Optional return value containing meta information

Methods

list() Return list of available datasets.
static list()

Return list of available datasets.

sw.SimulatedDataset

class suftware.SimulatedDataset(distribution='gaussian', num_data_points=100, seed=None)

Simulates data from a variety of distributions.

Parameters:
distribution: (str)

The distribution from which to draw data. Run sw.SimulatedDataset.list() to which distributions are available.

num_data_points: (int > 0)

The number of data points to simulate. Must satisfy 0 <= N <= MAX_DATASET_SIZE.

seed: (int)

Seed passed to random number generator.

Attributes:
data: (np.array)

The simulated dataset

bounding_box: ([float, float])

Bounding box within which data is generated.

distribution: (str)

Name of the simualted distribution

pdf_js: (str)

Formula for probability density in JavaScript

pdf_py: (str)

Formula for probaiblity density in Python.

periodic: (bool)

Whether the simulated distribution is periodic within bounding_box.

Methods

list() Return list of valid distributions.
static list()

Return list of valid distributions.

sw.enable_graphics

suftware.enable_graphics(backend='TkAgg')

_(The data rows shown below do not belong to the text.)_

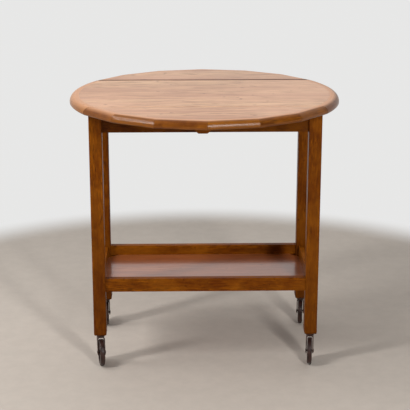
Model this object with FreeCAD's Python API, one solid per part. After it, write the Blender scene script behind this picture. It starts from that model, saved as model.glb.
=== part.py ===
import FreeCAD, Part
import math
import os
from FreeCAD import Vector

# Drop leaf tea trolley.
# Origin on the floor under the middle of the top, +X to the right, +Y to the back, +Z up.
# Lengths are in millimetres. Both leaves are up in this rest position.

# ---- top: cut by two hinge lines into a fixed top with round ends and two many-sided leaves ----
top_height = 650.0            # floor to the upper face of the top
top_radius = 323.5            # middle of the top to its round ends and to each corner of its leaves
leaf_corner_angles = (21.2, 40.9)   # corners of a leaf's edge, in degrees from its middle corner
hinge_corner_angle = 60.0     # corner where a hinge line meets the edge
end_mitre_angle = 80.0        # joint between two curved edge strips of the fixed top
panel_thickness = 19.0
lipping_width = 22.0          # solid edge strip, seen from above
lipping_round = 14.0          # rounding of its upper arris
lipping_bevel = 2.5           # small bevel of its lower arris
leaf_joint_gap = 1.2          # open joint between a leaf and the fixed top

# ---- frame: four square legs, four aprons under the top ----
frame_length = 543.0          # outside of the legs, along X
fold_space = 33.2             # hinge line back to the outer face of the long apron
leg_size = 30.5
leg_edge_round = 2.5
leg_foot_round = 6.0
apron_height = 49.0
apron_thickness = 20.0
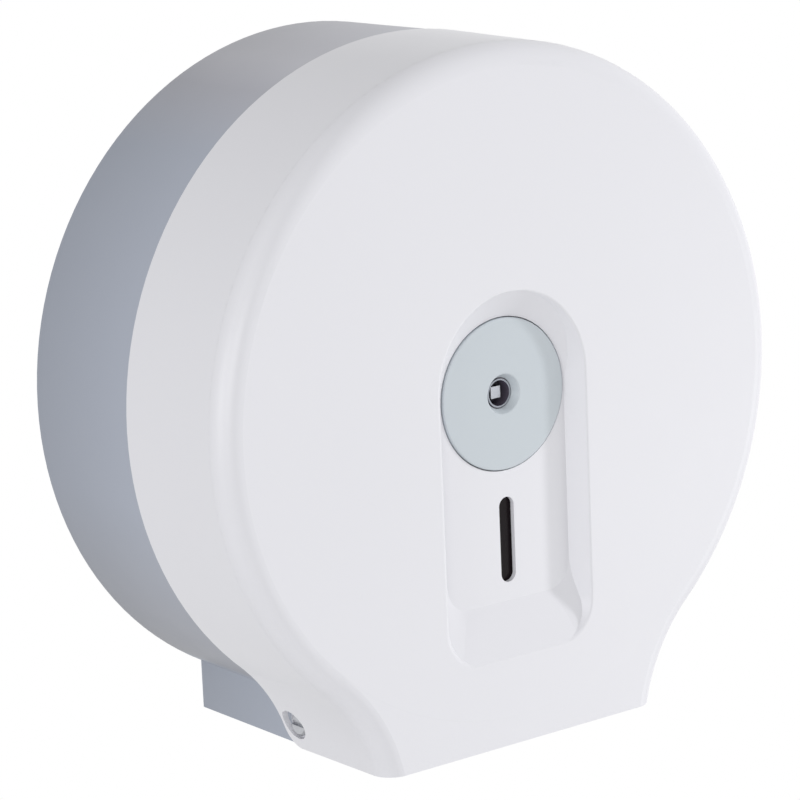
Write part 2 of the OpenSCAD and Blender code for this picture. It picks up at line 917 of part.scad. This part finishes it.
// The bar that turns behind the keeper plate.
module lock_tongue() {
    bar = tongue_reach - tongue_w / 2;
    color("silver")
        against_wall()
            translate([0, 0, tongue_back])
                linear_extrude(height = tongue_t)
                    difference() {
                        union() {
                            square([2 * bar, tongue_w], center = true);
                            for (end = [-bar, bar])
                                translate([end, 0])
                                    circle(d = tongue_w);
                        }
                        square(tail_w, center = true);
                    }
}

module tongue_washer() {
    color("silver")
        against_wall()
            ring(tongue_w / 2, tongue_screw_r, tongue_back - tongue_washer_t, tongue_back);
}

module tongue_screw() {
    color("silver")
        against_wall()
            translate([0, 0, tongue_back - tongue_washer_t])
                rotate([180, 0, 0])
                    small_screw(tongue_screw_r, tongue_washer_t + tongue_screw_grip);
}

// The steel plate on the spindle's nose, with the slot that the tongue passes through.
module keeper_plate() {
    slot_half = tongue_reach + tongue_pass;
    color("silver")
        against_wall()
            difference() {
                ring(keeper_r, 0, nose_d, keeper_front);
                translate([-slot_half, -keeper_slot_half, nose_d - over])
                    cube([2 * slot_half, 2 * keeper_slot_half, keeper_t + 2 * over]);
                for (y = [-1, 1])
                    translate([0, y * keeper_screw_circle, 0])
                        ring(keeper_screw_r, 0, nose_d - over, keeper_front + over);
            }
}

module keeper_screws() {
    color("silver")
        against_wall()
            for (y = [-1, 1])
                translate([0, y * keeper_screw_circle, keeper_front])
                    small_screw(keeper_screw_r, keeper_t + keeper_screw_grip);
}

// The fixed hollow axle of the roll.
module spindle() {
    color("darkgray")
        against_wall()
            difference() {
                union() {
                    ring(spindle_flange_r, 0, spindle_pad, spindle_pad + spindle_flange_t);
                    ring(spindle_r, 0, spindle_pad, nose_d);
                }
                ring(spindle_bore_r, 0, nose_floor, nose_d + over);
                for (turn = spindle_screw_turns)
                    rotate([0, 0, turn])
                        translate([spindle_screw_circle, 0, 0])
                            ring(spindle_screw_r, 0, spindle_pad - over, spindle_pad + spindle_flange_t + over);
                for (y = [-1, 1])
                    translate([0, y * keeper_screw_circle, 0])
                        ring(keeper_screw_r, 0, nose_d - keeper_screw_grip, nose_d + over);
            }
}

module spindle_screws() {
    color("silver")
        against_wall()
            for (turn = spindle_screw_turns)
                rotate([0, 0, turn])
                    translate([spindle_screw_circle, 0, spindle_pad + spindle_flange_t])
                        small_screw(spindle_screw_r, spindle_flange_t + spindle_screw_grip);
}

module brake_washer() {
    low = spindle_pad + spindle_flange_t;
    color("gray")
        against_wall()
            ring(hub_r - washer_inset, spindle_r, low, low + brake_t);
}

// The sleeve that the roll's core sits on. It turns round the spindle.
module roll_hub() {
    color("lightgray")
        against_wall()
            rotate_extrude()
                polygon([
                    [spindle_r + running_fit, hub_back],
                    [hub_r, hub_back],
                    [hub_r, hub_front - hub_chamfer],
                    [hub_r - hub_chamfer, hub_front],
                    [spindle_r + running_fit, hub_front]
                ]);
}

module hub_washer() {
    color("white")
        against_wall()
            ring(hub_r - washer_inset, spindle_r, nose_d - washer_t, nose_d);
}

// The toothed strip that the paper is torn on.
module tear_blade() {
    back = ledge_depth - blade_w;
    start = -tooth_count * tooth_pitch / 2;
    teeth = [
        for (i = [0:tooth_count - 1])
            each [
                [start + i * tooth_pitch, ledge_depth],
                [start + (i + 0.5) * tooth_pitch, ledge_depth + tooth_h]
            ]
    ];
    color("silver")
        against_wall()
            difference() {
                translate([0, foot_z + ledge_t + blade_t, 0])
                    rotate([90, 0, 0])
                        linear_extrude(height = blade_t)
                            polygon(concat(
                                [[-blade_half, back], [-blade_half, ledge_depth]],
                                teeth,
                                [[-start, ledge_depth], [blade_half, ledge_depth], [blade_half, back]]
                            ));
                for (x = [-1, 0, 1])
                    translate([x * blade_screw_spacing, foot_z, ledge_depth - blade_w / 2])
                        rotate([-90, 0, 0])
                            ring(blade_screw_r, 0, 0, ledge_t + blade_t + over);
            }
}

module blade_screws() {
    color("silver")
        against_wall()
            for (x = [-1, 0, 1])
                translate([x * blade_screw_spacing, foot_z + ledge_t + blade_t, ledge_depth - blade_w / 2])
                    rotate([-90, 0, 0])
                        small_screw(blade_screw_r, blade_screw_grip + blade_t);
}

rear_housing();
front_cover();
hinge_screws();
hinge_spacers();
window_lens();
lock_disc();
lock_body();
lock_body_screws();
lock_core();
lock_spring();
core_circlip();
lock_tongue();
tongue_washer();
tongue_screw();
keeper_plate();
keeper_screws();
spindle();
spindle_screws();
brake_washer();
roll_hub();
hub_washer();
tear_blade();
blade_screws();
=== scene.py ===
# %% [markdown]
# # A jumbo toilet roll dispenser in Blender
# The solids of the dispenser come from its construction model: a grey drum on the wall, a
# white cover, a lock, a hub and their screws. This lesson gives them their finishes, a plain
# studio and a camera. Nothing is moved, so every size stays as it was built.

# %% Load the built model
import json
import math
import bpy
from mathutils import Matrix, Vector


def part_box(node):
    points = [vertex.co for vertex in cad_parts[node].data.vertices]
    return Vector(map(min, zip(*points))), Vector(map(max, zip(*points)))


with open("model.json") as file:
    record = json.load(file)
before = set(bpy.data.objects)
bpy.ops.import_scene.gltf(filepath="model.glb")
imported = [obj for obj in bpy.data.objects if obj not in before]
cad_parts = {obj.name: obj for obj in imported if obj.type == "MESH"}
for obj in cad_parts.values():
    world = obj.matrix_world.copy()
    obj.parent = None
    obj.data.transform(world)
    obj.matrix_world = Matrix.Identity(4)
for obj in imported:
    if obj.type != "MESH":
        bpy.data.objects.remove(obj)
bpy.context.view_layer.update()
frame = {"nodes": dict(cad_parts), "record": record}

nodes = frame["nodes"]

# %% [markdown]
# ## Where the camera stands
# The dispenser is seen from its left, a little from above, through a long lens, so that its
# circles stay almost true. A camera can be aimed with a Track To constraint, but here it also
# leans by a few degrees. Building its three axes by hand keeps the lean a plain number.

# %% The camera
AZIMUTH, ELEVATION, LEAN = -37.180, 12.653, -2.414
DISTANCE = 1.316252
LOOK_AT = Vector((-0.004993, -0.060, -0.010404))
LENS_IN_PIXELS = 3344.09
PICTURE_WIDTH = 800
SENSOR_IN_MM = 36
STRAIGHT_UP = Vector((0, 0, 1))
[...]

Enable graphical output by suftware.

This function should be _run before any calls are made to DensityEstimator.plot(). This is not always necessary, since DensityEstimator.plot() itself will call this function if necessary. However, when plotting inline using the iPython notebook, this function must be called before the magic function %matplotlib inline, e.g.:

import suftware as sw
sw.enable_graphics()
%matplotlib inline

If this function is never called, suftware can be _run without importing matplotlib. This can be useful, for instance, when distributing jobs across the nodes of a high performance computing cluster.

Parameters:
backend: (str)

Graphical backend to be passed to matplotlib.use(). See the matplotlib documentation for more information on graphical backends.

Returns:
None.

sw.demo

suftware.demo(example='real_data')

Performs a demonstration of suftware.

Parameters:
example: (str)

A string specifying which demo to run. Must be ‘real_data’, ‘simulated_data’, or ‘custom_data’.